Sadly, some stereotypes do travel around the world. Last week in a local German paper Dave and I spotted a letter from a German long-term resident of Pattaya talking about why the numbers of German tourists visiting were dwindling so much. Apart from the Thai Prime Minister’s allegedly authoritarian style, he cited the “hordes of mentally handicapped, permanently drunk and half-dressed Englishmen on the lookout for a scrap with other Europeans.” What’s even sadder is that the writer had a point, even though he chose to express it in extreme terms. People like this do exist here, and they spoil it for the vast majority of their countrymen who aren’t.
“Many consider Immanuel Kant to be the great moral philosopher of the Enlightenment, but even he fell prey to racial stereotyping, as shown in the following excerpt from his essay, Observations on the Feeling of the Beautiful and the Sublime (1764).” Some of this is quite disturbing – especially the last line.
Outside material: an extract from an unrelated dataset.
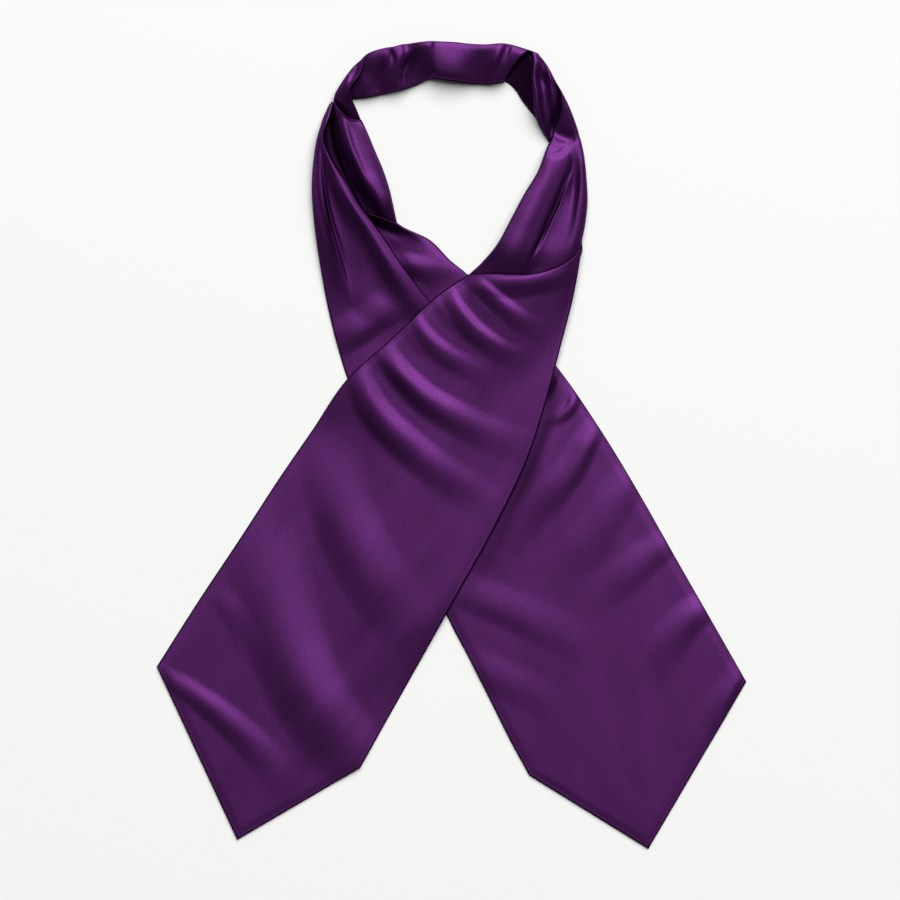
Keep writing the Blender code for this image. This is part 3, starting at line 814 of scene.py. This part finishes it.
# %% Right strand
RIGHT_STRAND = Stretch(
    columns=90, rows=220,
    sections=[
        Section(57, 256.5, 58, 255.5, (9, 10, 10.5, 10.5, 10.5, 10, 9)),
        Section(62, 249, 64, 246, (10, 12, 12.5, 12.5, 12, 11, 9)),
        Section(68, 237, 72, 233.5, (11, 13, 13, 13, 12.4, 11, 9)),
        Section(71.5, 226.5, 78, 221.5, (11.4, 12.6, 12.4, 12.2, 11.8, 11, 8.6)),
        Section(70, 215, 82.5, 209.5, (8.4, 9.2, 9.2, 9.2, 9, 8.6, 7)),
        Section(67, 207.5, 84, 204, (5.4, 5.8, 6, 6.4, 7, 7.8, 6.6)),
        Section(65.5, 202, 85.5, 199, (7, 8.6, 8.8, 8.8, 8.6, 8.4, 7)),
        Section(62, 194.5, 87.5, 189, (10.6, 12, 12, 10.8, 8.6, 9.2, 7.4)),
        Section(56.5, 180, 89, 173.5, (11.8, 13.6, 12.2, 10, 7.6, 9.4, 7.4)),
        Section(47.5, 165, 89.5, 159.5, (12.8, 14.6, 12.6, 9.6, 8.4, 9.8, 7)),
        Section(39, 149, 88, 145.5, (13.4, 15.4, 13, 9.4, 9, 10, 7)),
        Section(30, 132.5, 86, 135, (13, 15.4, 13.2, 9.6, 9.4, 10, 6.5)),
        Section(20, 120.5, 86, 127.5, (7.6, 10.6, 10.4, 7.4, 8.4, 8.4, 6)),
        Section(12, 113, 83, 120, (5, 6, 6.6, 6.2, 6, 6, 4.4)),
    ],
    first_bend=[],
    last_bend=[(24, 107.5), (37, 106.5), (50.5, 107), (62, 109), (71.5, 111.5), (78.5, 115.5)],
    folds=[
        Fold("deep crease", -3.2, 1.6, 3.6, 1, 0.5,
             [(80.5, 190.5), (78, 180), (73.5, 169.5), (69, 157.5), (64, 147), (59, 135), (53.5, 124),
              (49, 114)]),
        Fold("outer crease", -0.9, 3, 5, 1, 0.5,
             [(84, 201), (83, 188), (82, 171.5), (80, 156.5), (77.5, 142), (72.5, 127.5)]),
        Fold("soft arc", -0.7, 3, 3.5, 1, 0.5,
             [(61, 192.5), (66, 190.5), (71.5, 192), (75.5, 196), (77.5, 201)]),
        Fold("lip", 1, 1.8, 2.2, 1, 0.5,
             [(57.5, 256.5), (62, 249), (65, 242), (69, 236.5), (71.5, 231.5), (72, 223.5),
              (70.5, 215), (67.5, 207.5), (65, 202.5)]),
    ],
    # Painted shade: near-black colour along the closed deep crease.
    shades=[
        Fold("closed crease", 1, 0.9, 1.2, 2.6, 0.6,
             [(81, 186), (76, 173), (72, 162.5), (68, 153.5), (62.8, 143.5), (57, 133), (51.3, 122.5),
              (47, 110)]),
    ],
)
make_roll("right_strand_satin", RIGHT_STRAND, radius=1.4, node="right_strand",
          flat=(0.042, 0.150))

# %% [markdown]
# ## The two ends
#
# Each end is a flat bag: face, interlining and back, pressed to a little over 2 mm and thinner
# along the seam, where the two layers meet in a rounded edge. Just inside it the press leaves
# a trace of a ridge and a valley, a few hundredths of a millimetre.
#
# The upper end lies over the strands and over the under end, so its height table gives the
# height of its underside above the table: high at the gathered top, 4 to 5 mm on the crossing,
# and close to nothing where it lies on the table. Broad folds fan out from the gathers.

# %% End maker
EDGE_THICKNESS = 1.9
FULL_THICKNESS = 2.3
FULL_FROM = 7
SEAM_RADIUS = 1.0
RIDGE = (0.03, 1.3, 0.7)
VALLEY = (-0.02, 2.9, 0.8)


def pressed_line(edge, height, place, width):
    """Trace of the press along the seam: its height, its distance from the outline, its width."""
    return height * np.exp(-((edge - place) / width) ** 2)


def wall_thickness(edge):
    """Thickness of a pressed bag: thin at the seam, then a low ridge, a valley and full cloth."""
    wall = EDGE_THICKNESS + (FULL_THICKNESS - EDGE_THICKNESS) * soft_step(edge / FULL_FROM)
    wall = wall + pressed_line(edge, *RIDGE) + pressed_line(edge, *VALLEY)
    return wall * rounded(edge, SEAM_RADIUS)


def make_end(name, stretch, node, flat):
    """A pointed end: a wall over the height of its underside, with folds and a pressed seam."""
    s, t = columns_of(stretch), rows_of(stretch)
    plan = plan_of(stretch, s, t)
    x, y = plan[..., 0], plan[..., 1]
    edge = outline_distance(x, y)
    lift = heights_of(stretch, s, t)
    folds = folds_on(x, y, stretch.folds)
    wall = wall_thickness(edge)
    wall[[0, -1], :] = 0
    wall[:, [0, -1]] = 0
    top = np.maximum(lift + folds, 0) + wall
    # Painted shade: the turned seam and the listed shades darken the colour.
    shade = shade_of(x, y, edge, stretch)
    return cloth_piece(name, x, y, top, top - wall, shade, node, flat)


# %% Under end
UNDER_BLADE = Stretch(
    columns=108, rows=290,
    sections=[
        Section(-69.5, 42, 15.5, 108, (0, 0, 0, 0, 0, 0, 0)),
        Section(-48.5, -6.5, 40, 82.5, (0, 0, 0, 0, 0, 0, 0)),
        Section(-26.5, -57, 69.5, 51.5, (0, 0, 0, 0, 0.4, 0.4, 0)),
        Section(-3.5, -111, 99.5, 8, (0, 0.1, 0.3, 0.5, 0.7, 0.5, 0)),
        Section(12, -141, 124, -32.5, (0, 0.2, 0.4, 0.5, 0.5, 0.4, 0)),
        Section(25.5, -168, 147.5, -74, (0, 0.2, 0.4, 0.4, 0.4, 0.3, 0)),
        Section(38.5, -194, 171.5, -116, (0, 0.1, 0.2, 0.3, 0.3, 0.2, 0)),
        Section(51, -217, 194, -155.5, (0, 0, 0, 0, 0, 0, 0)),
    ],
    first_bend=[],
    last_bend=[(129.5, -265.5)],
    folds=[
        Fold("loop", 1.6, 5, 5, 1, 0.5,
             [(76.5, 43), (80, 36.5), (80, 28.5), (75.5, 22), (67.5, 17), (58, 13.5)]),
        Fold("first gather", 2.2, 7, 10, 1.9, 0.3,
             [(99, 20), (93, 9), (88, -1.5), (80, -16), (69.5, -29.5), (59.5, -41), (48.5, -55.5),
              (35, -70)]),
        Fold("second gather", 1.5, 12, 13, 1.6, 0.42,
             [(125.5, -3), (117.5, -19.5), (108, -36), (97.5, -55.5), (81.5, -75.5), (61.5, -94)]),
        Fold("third gather", 1.2, 9, 11, 1.8, 0.42,
             [(158, -54.5), (144, -63), (130.5, -72.5), (117.5, -84.5), (101, -97), (79.5, -111)]),
        Fold("fourth gather", 1.7, 10, 11, 1.7, 0.38,
             [(175.5, -95), (167, -105), (155, -115), (144, -129.5), (137, -144.5), (130.5, -162)]),
        Fold("corner fold", 1.5, 6, 10, 1.7, 0.4,
             [(195, -134.5), (186.5, -154.5), (178.5, -171), (171.5, -187), (162, -208.5)]),
        Fold("upper swell", 0.9, 16, 12, 1.2, 0.4,
             [(-7.5, -91), (7, -96.5), (26.5, -104.5), (51.5, -115.5), (81.5, -129.5), (101, -141)]),
        Fold("lower swell", 0.7, 14, 12, 1.2, 0.4,
             [(2.5, -136), (17.5, -145), (35, -155), (56.5, -166), (81.5, -176.5)]),
        Fold("beside the crossing", 1.7, 20, 9, 1, 0.5,
             [(79.5, 63), (76.5, 40), (70, 17), (61.5, -6.5), (51, -29.5), (38, -52.5), (23.5, -75.5),
              (5.5, -101.5)]),
    ],
    # Painted shade: a dark pocket by the crossing, and a painted shadow of the upper end on the under
    # end beside its edge.
    shades=[
        Fold("pocket", 0.9, 4, 4, 1, 0.5, [(70, 54), (68.5, 47), (66.5, 39.5), (63.5, 31), (61, 25)]),
        Fold("beside the upper end", 0.65, 9, 9, 1, 0.5,
             [(80, 84), (75.5, 64), (66, 27), (52.5, -13), (31, -57.5), (6.5, -101.5), (-14, -140)]),
    ],
)
make_end("under_end_satin", UNDER_BLADE, node="under_blade", flat=(0.145, 0.335))

# %% Upper end
UPPER_BLADE = Stretch(
    columns=108, rows=360,
    sections=[
        Section(11, 112.5, 86, 131.5, (4.5, 8.5, 10.5, 11.5, 11.5, 10, 6)),
        Section(-11.5, 96.5, 80.5, 99.5, (5.8, 7, 8, 8.6, 8.6, 7.4, 5)),
        Section(-39, 70.5, 72, 66, (5.6, 5.4, 5.5, 5.6, 5.6, 5.2, 4.8)),
        Section(-69, 43, 62, 28.5, (4.8, 4.4, 4.4, 4.4, 4.4, 4.5, 4.8)),
        Section(-91, 11, 49, -11, (0.4, 1.6, 3.2, 3.6, 3.7, 4, 4.6)),
        Section(-114, -22.5, 27.5, -55.5, (0.2, 0.6, 1.4, 3, 3.4, 3.8, 4.4)),
        Section(-139, -61, 3, -99.5, (0.2, 0.5, 0.6, 0.9, 1.7, 2.9, 3.8)),
        Section(-166, -101.5, -26, -151.5, (0.2, 0.5, 0.6, 0.6, 0.6, 0.5, 0.2)),
        Section(-194, -145.5, -60, -212, (0.1, 0.2, 0.2, 0.2, 0.2, 0.2, 0.1)),
    ],
    first_bend=[(25.5, 113), (38.5, 112.5), (51.5, 112.5), (63.5, 115), (73.5, 119), (80, 124)],
    last_bend=[(-141, -259.5)],
    folds=[
        Fold("lip", 2.3, 5.5, 13, 1, 0.5,
             [(7, 115.5), (15.5, 111), (24, 109.5), (32, 108.5), (42, 108.5), (51.5, 109.5),
              (61.5, 111.5), (71.5, 115.5), (80.5, 122), (90, 130.5)]),
        Fold("first gather", 1.6, 5, 7, 1.6, 0.42,
             [(7, 118), (15, 109), (21.5, 103), (28.5, 97), (36, 90.5), (44, 84.5), (53, 79.5),
              (65, 75.5)]),
        Fold("second gather", 1.8, 4.2, 7.5, 1.8, 0.38,
             [(-7.5, 110), (-1, 101), (3.5, 92.5), (9, 84.5), (16, 76.5), (24, 70), (33, 64), (45, 60),
              (61.5, 58)]),
        Fold("third gather", 1.3, 4.6, 6, 2, 0.33,
             [(-31.5, 94.5), (-23.5, 84), (-19.5, 76.5), (-14, 69.5), (-7.5, 63.5), (1, 57.5),
              (11, 52.5), (22, 47), (37, 42)]),
        Fold("long gather", 2.3, 7, 9, 1.9, 0.32,
             [(-51, 77.5), (-43, 64), (-38.5, 55.5), (-33, 47.5), (-26, 40), (-17, 32), (-7, 25.5),
              (4.5, 19), (19, 11.5), (35, 5), (51.5, -0.5), (68, -6)]),
        Fold("fifth gather", 2.3, 8, 10.5, 1.8, 0.3,
             [(-67, 64), (-61.5, 51), (-58, 40.5), (-53.5, 30), (-47, 20.5), (-38.5, 11), (-28.5, 2),
              (-17, -8), (-3, -18.5), (15, -30), (33, -42), (52, -54)]),
        Fold("middle swell", 2.3, 24, 20, 1.2, 0.45,
             [(-82.5, 17), (-81.5, -3), (-78.5, -24), (-73, -45.5), (-65, -65), (-54.5, -84.5),
              (-40, -104.5), (-22, -123.5), (0, -142)]),
        Fold("long swell", 4, 30, 32, 0.8, 0.5,
             [(-124.5, -22.5), (-124.5, -52.5), (-121, -75.5), (-115, -101.5), (-108, -128),
              (-99, -152), (-88, -172), (-76.5, -188), (-63, -205), (-48, -226), (-36, -246)]),
        Fold("corner fold", 1.4, 6, 6, 2.8, 0.42,
             [(-201, -141), (-188.5, -151), (-171.5, -162), (-153.5, -175.5), (-136, -191),
              (-122.5, -205.5), (-109.5, -223.5), (-99.5, -240)]),
        Fold("edge pucker", 0.5, 10, 9, 1.3, 0.4,
             [(-157.5, -94), (-148.5, -102.5), (-139, -117.5), (-132.5, -134.5), (-130, -151.5)]),
    ],
    # Painted shade: darker bands behind the gathers, on the side that turns away from the lamp.
    shades=[
        Fold("behind the first gather", 0.4, 4, 5, 1.4, 0.3,
             [(8.5, 112), (11, 102), (15, 93), (28.5, 82), (50, 74.5), (66, 72)]),
        Fold("behind the second gather", 0.5, 4, 5, 1.5, 0.3,
             [(-15, 100), (-11, 92), (0, 79), (15, 68), (37, 60), (56, 57)]),
        Fold("behind the third gather", 0.45, 4, 5, 1.5, 0.3,
             [(-36, 86), (-31, 77), (-22.5, 64.5), (-7, 53.5), (15, 44), (34, 39)]),
        Fold("behind the long gather", 0.5, 5, 7, 1.6, 0.3,
             [(-55, 68), (-49, 57), (-36, 43), (-20, 27), (0, 13), (22, 4), (44, -3)]),
        Fold("behind the fifth gather", 0.4, 6, 9, 1.5, 0.35,
             [(-69, 45), (-64.5, 29), (-51.5, 11), (-29.5, -8), (-2.5, -24.5), (22, -35), (44, -46)]),
    ],
)
make_end("upper_end_satin", UPPER_BLADE, node="upper_blade", flat=(0.140, 0.370))

# %% [markdown]
#
# The dressed cravat has to be the size of the frame. The script prints how many triangles it adds.

# %% Count the triangles and finish
print("triangles in all:", sum(TRIANGLES.values()))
And there’s some disturbing research into the effects of unconsciously held stereotypes on policing and justice:
Some strange search terms which have led people to visit British Expat recently:
- usa australia world gardening gloves
- philosophy communication
- flight attendant pilot has turned
- free stuff for vulture day celebration
- handling an angry cat
- was there truly an inspector abeline?
- chatting scams
- what is the food curry
- dancing on tables snags
- is there a of money flying out of the pocket?
- red hedger
- morris rice cooker manual
Till next time…
British Expat Magazine
“Everyone is a prisoner of his own experiences. No one can eliminate prejudices – just recognise them.”
Edward R. Murrow, US broadcaster (1908-1965)
Jock’s digging peat at his croft when a passing American tourist asks,
“How much land do you have here?”
“About two acres,” Jock replies.
“You know, back home it takes me a day to drive around my ranch!” the American boasts.
“Aye,” says Jock. “I once had a car like that.”